• **Provided material**

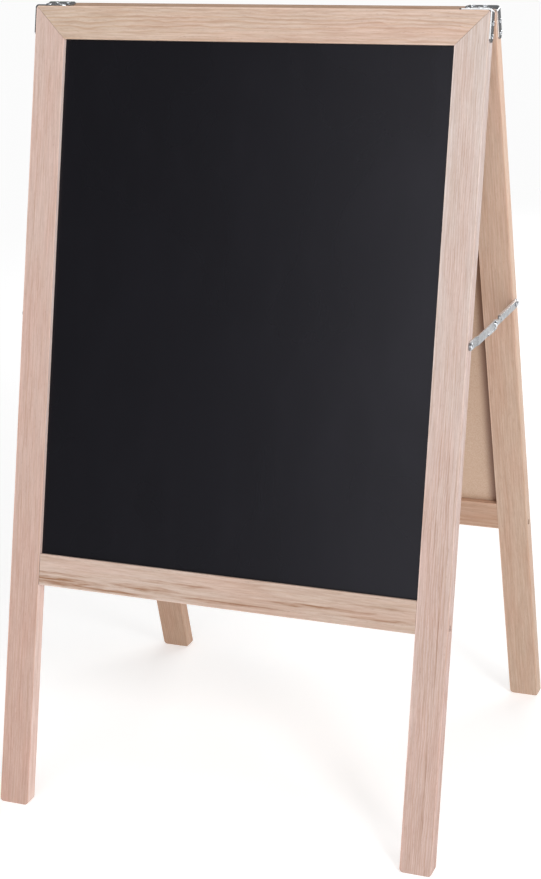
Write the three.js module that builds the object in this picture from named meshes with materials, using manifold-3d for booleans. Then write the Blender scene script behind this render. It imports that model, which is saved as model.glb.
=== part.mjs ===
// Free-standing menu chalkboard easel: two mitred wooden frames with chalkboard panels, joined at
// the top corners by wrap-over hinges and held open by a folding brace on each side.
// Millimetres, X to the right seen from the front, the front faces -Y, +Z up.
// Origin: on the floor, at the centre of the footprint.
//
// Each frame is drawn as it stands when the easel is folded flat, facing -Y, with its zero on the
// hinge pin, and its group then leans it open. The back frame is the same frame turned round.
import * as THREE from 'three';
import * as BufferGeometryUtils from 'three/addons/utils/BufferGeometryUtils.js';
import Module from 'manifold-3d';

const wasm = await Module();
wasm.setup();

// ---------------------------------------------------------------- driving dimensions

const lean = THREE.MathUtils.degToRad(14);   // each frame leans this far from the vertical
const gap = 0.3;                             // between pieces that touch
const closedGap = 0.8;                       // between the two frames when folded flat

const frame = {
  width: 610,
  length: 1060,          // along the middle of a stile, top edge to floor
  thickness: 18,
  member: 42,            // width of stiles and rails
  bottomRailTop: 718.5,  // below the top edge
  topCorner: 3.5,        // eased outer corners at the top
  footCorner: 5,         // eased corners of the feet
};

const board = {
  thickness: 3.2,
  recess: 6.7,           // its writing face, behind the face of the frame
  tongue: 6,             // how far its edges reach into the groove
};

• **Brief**
Every line of the data above should be reproduced word for word.

• **Task response**
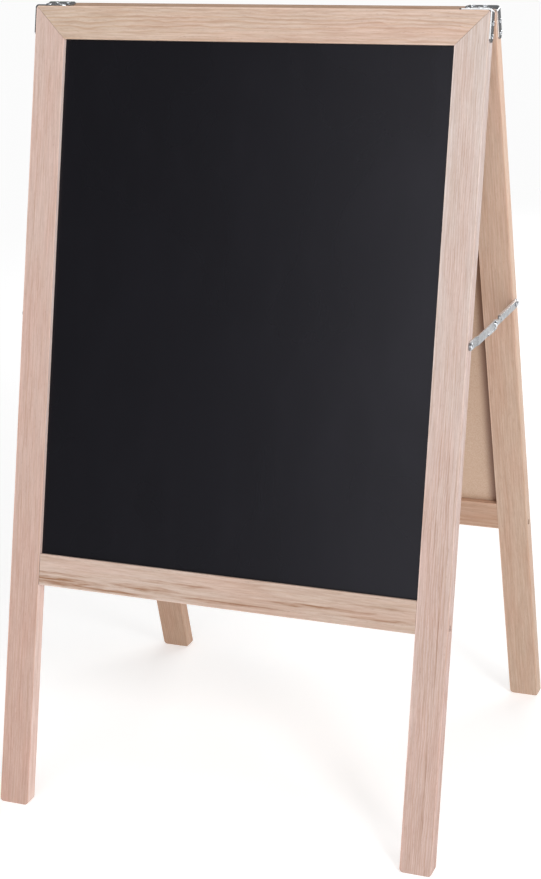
Write the three.js module that builds the object in this picture from named meshes with materials, using manifold-3d for booleans. Then write the Blender scene script behind this render. It imports that model, which is saved as model.glb.
=== part.mjs ===
// Free-standing menu chalkboard easel: two mitred wooden frames with chalkboard panels, joined at
// the top corners by wrap-over hinges and held open by a folding brace on each side.
// Millimetres, X to the right seen from the front, the front faces -Y, +Z up.
// Origin: on the floor, at the centre of the footprint.
//
// Each frame is drawn as it stands when the easel is folded flat, facing -Y, with its zero on the
// hinge pin, and its group then leans it open. The back frame is the same frame turned round.
import * as THREE from 'three';
import * as BufferGeometryUtils from 'three/addons/utils/BufferGeometryUtils.js';
import Module from 'manifold-3d';

const wasm = await Module();
wasm.setup();

// ---------------------------------------------------------------- driving dimensions

const lean = THREE.MathUtils.degToRad(14);   // each frame leans this far from the vertical
const gap = 0.3;                             // between pieces that touch
const closedGap = 0.8;                       // between the two frames when folded flat

const frame = {
  width: 610,
  length: 1060,          // along the middle of a stile, top edge to floor
  thickness: 18,
  member: 42,            // width of stiles and rails
  bottomRailTop: 718.5,  // below the top edge
  topCorner: 3.5,        // eased outer corners at the top
  footCorner: 5,         // eased corners of the feet
};

const board = {
  thickness: 3.2,
  recess: 6.7,           // its writing face, behind the face of the frame
  tongue: 6,             // how far its edges reach into the groove
};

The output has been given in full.